Press defenders made some noise at the time, but Mr. Trump’s moves were mostly drowned out by the campaign noise. Then came “CNN sucks,” “opposition party,” “enemy of the people” and Sean Spicer as the White House press secretary. Jim Acosta of CNN had his White House credentials pulled. All the while, Mr. Trump kept up a steady drumbeat of demonizing the journalists who cover him.

So when the Trump 2020 campaign on Monday declared it was barring Bloomberg News journalists from covering its events, it felt like more of the same. The idea of a major party nominee blackballing a major national news outlet was unthinkable not too long ago, but not anymore.

In this case, though, it’s complicated.

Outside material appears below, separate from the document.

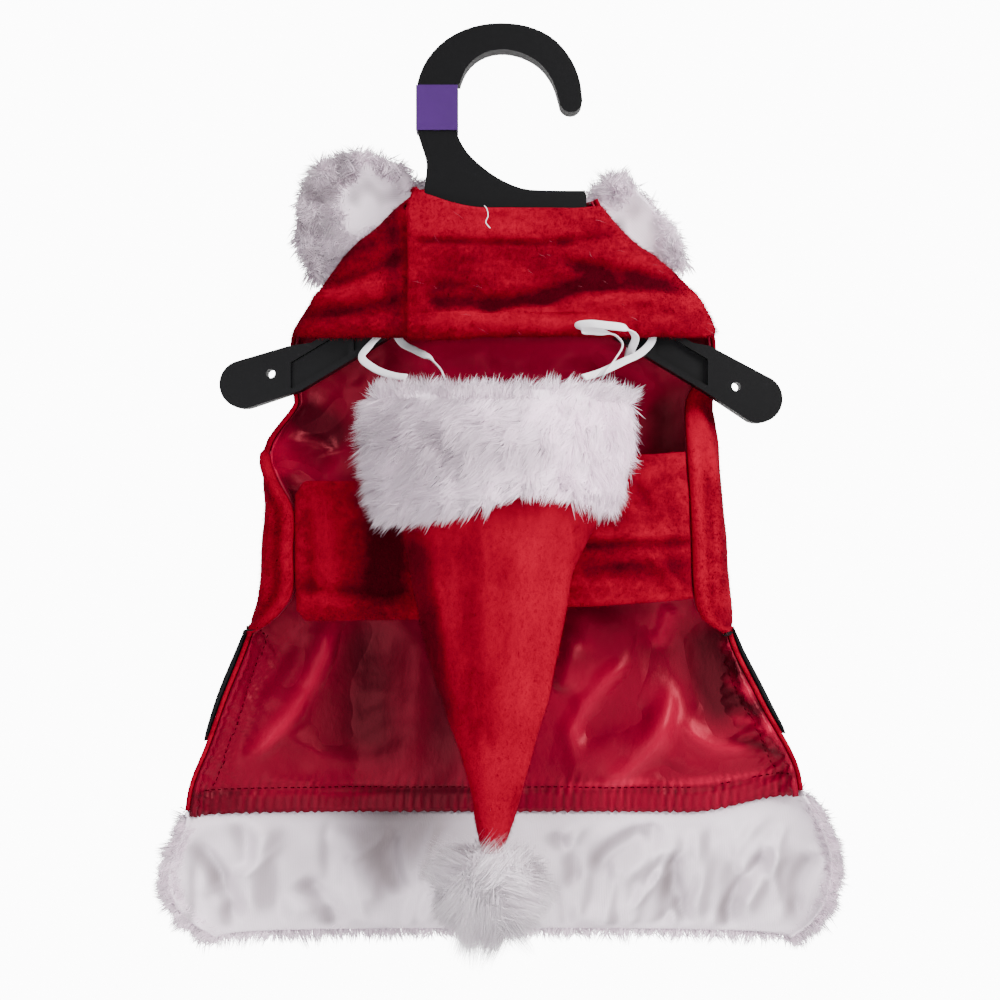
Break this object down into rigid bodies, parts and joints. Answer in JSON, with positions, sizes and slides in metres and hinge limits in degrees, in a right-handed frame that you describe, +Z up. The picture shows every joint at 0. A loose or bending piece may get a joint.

Michael R. Bloomberg, who owns the news organization, is now running for president. So Bloomberg News has decided not to investigate him — or any of his Democratic rivals. The president, however, remains fair game, a disparity that the Trump campaign calls biased. “It’s not O.K.!” Mr. Trump tweeted on Monday.

Some journalists at Bloomberg aren’t pleased with the state of affairs, either, given that the Democratic primary is the biggest political story in the country. But the unilateral ban is likely to spur some solidarity. Mr. Bloomberg’s inner circle, meanwhile, took it mostly in stride. “One week in and Mike is already under Trump’s skin,” Howard Wolfson, one of the billionaire’s top political aides, wrote on Twitter.

An unauthorized biography of Melania Trump? I am so here for this.

“Mrs. Trump also has a ‘glam room,’ where she does her hair and makeup, and a private gym with a Pilates machine.”

Please send tips on getting a “glam room” installed into a small townhouse, ASAP. Asking for a friend.